*What is asked*: Set down the material once more, exactly as it appears.
━━ Provided data
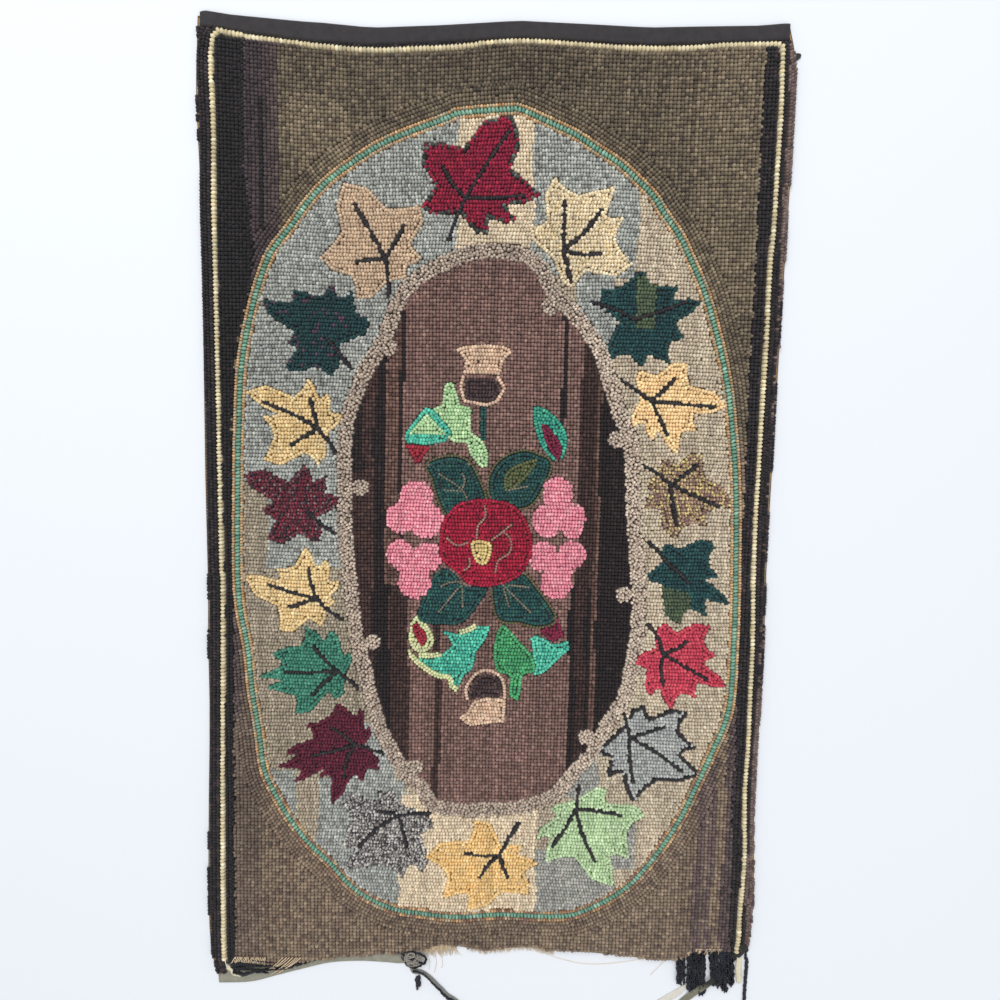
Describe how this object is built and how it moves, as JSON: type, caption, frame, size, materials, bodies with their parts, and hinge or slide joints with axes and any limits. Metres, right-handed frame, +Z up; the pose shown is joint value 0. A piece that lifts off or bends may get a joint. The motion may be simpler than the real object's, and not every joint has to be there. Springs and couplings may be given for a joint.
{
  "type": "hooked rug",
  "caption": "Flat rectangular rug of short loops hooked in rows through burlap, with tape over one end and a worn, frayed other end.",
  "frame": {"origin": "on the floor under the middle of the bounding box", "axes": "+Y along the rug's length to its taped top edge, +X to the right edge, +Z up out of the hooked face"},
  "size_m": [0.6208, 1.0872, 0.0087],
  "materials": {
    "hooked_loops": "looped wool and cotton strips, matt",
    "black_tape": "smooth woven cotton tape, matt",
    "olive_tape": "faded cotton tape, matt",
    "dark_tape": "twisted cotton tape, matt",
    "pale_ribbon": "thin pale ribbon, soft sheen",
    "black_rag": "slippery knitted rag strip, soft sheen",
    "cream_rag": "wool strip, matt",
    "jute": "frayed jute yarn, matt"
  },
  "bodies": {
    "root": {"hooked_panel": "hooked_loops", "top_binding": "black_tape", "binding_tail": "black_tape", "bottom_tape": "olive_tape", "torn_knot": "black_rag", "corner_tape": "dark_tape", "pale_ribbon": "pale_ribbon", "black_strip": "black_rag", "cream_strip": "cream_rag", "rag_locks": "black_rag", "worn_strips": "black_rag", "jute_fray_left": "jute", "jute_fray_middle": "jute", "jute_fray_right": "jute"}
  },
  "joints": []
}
━━━━
*Solution below*:
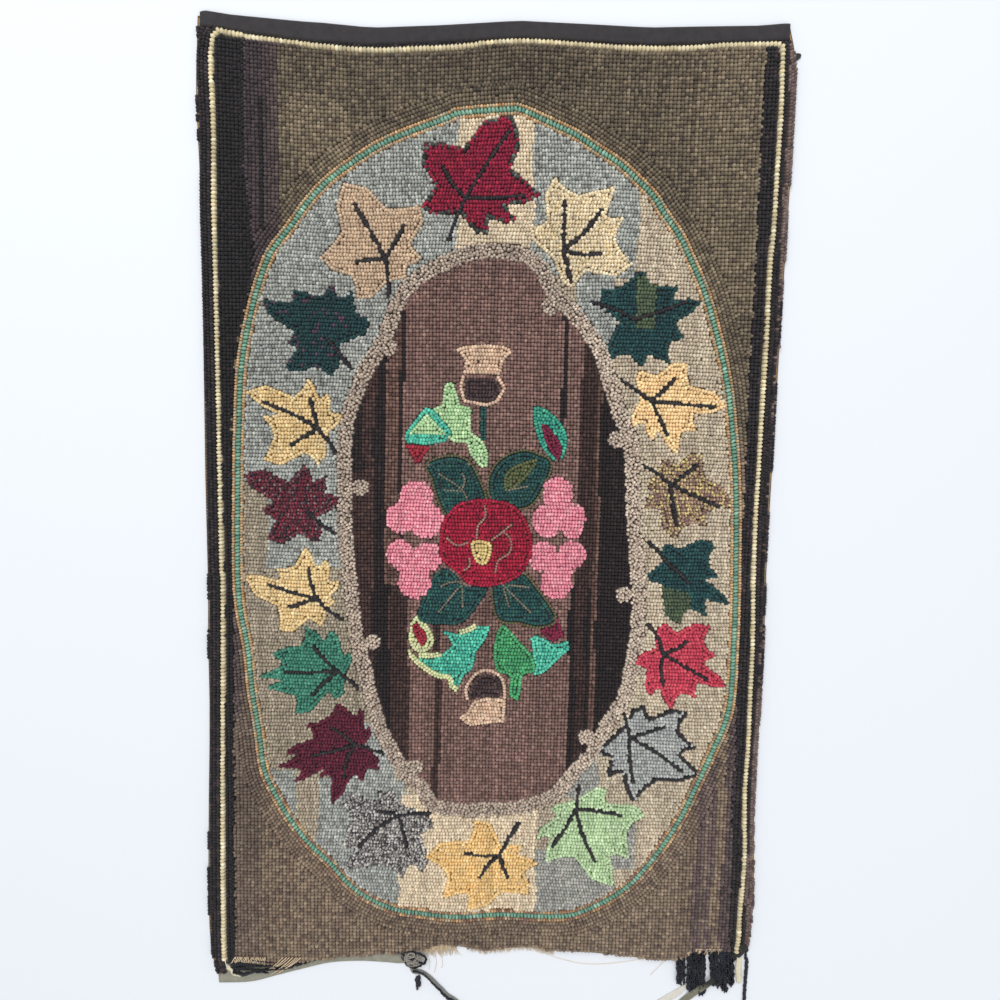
Describe how this object is built and how it moves, as JSON: type, caption, frame, size, materials, bodies with their parts, and hinge or slide joints with axes and any limits. Metres, right-handed frame, +Z up; the pose shown is joint value 0. A piece that lifts off or bends may get a joint. The motion may be simpler than the real object's, and not every joint has to be there. Springs and couplings may be given for a joint.
{
  "type": "hooked rug",
  "caption": "Flat rectangular rug of short loops hooked in rows through burlap, with tape over one end and a worn, frayed other end.",
  "frame": {"origin": "on the floor under the middle of the bounding box", "axes": "+Y along the rug's length to its taped top edge, +X to the right edge, +Z up out of the hooked face"},
  "size_m": [0.6208, 1.0872, 0.0087],
  "materials": {
    "hooked_loops": "looped wool and cotton strips, matt",
    "black_tape": "smooth woven cotton tape, matt",
    "olive_tape": "faded cotton tape, matt",
    "dark_tape": "twisted cotton tape, matt",
    "pale_ribbon": "thin pale ribbon, soft sheen",
    "black_rag": "slippery knitted rag strip, soft sheen",
    "cream_rag": "wool strip, matt",
    "jute": "frayed jute yarn, matt"
  },
  "bodies": {
    "root": {"hooked_panel": "hooked_loops", "top_binding": "black_tape", "binding_tail": "black_tape", "bottom_tape": "olive_tape", "torn_knot": "black_rag", "corner_tape": "dark_tape", "pale_ribbon": "pale_ribbon", "black_strip": "black_rag", "cream_strip": "cream_rag", "rag_locks": "black_rag", "worn_strips": "black_rag", "jute_fray_left": "jute", "jute_fray_middle": "jute", "jute_fray_right": "jute"}
  },
  "joints": []
}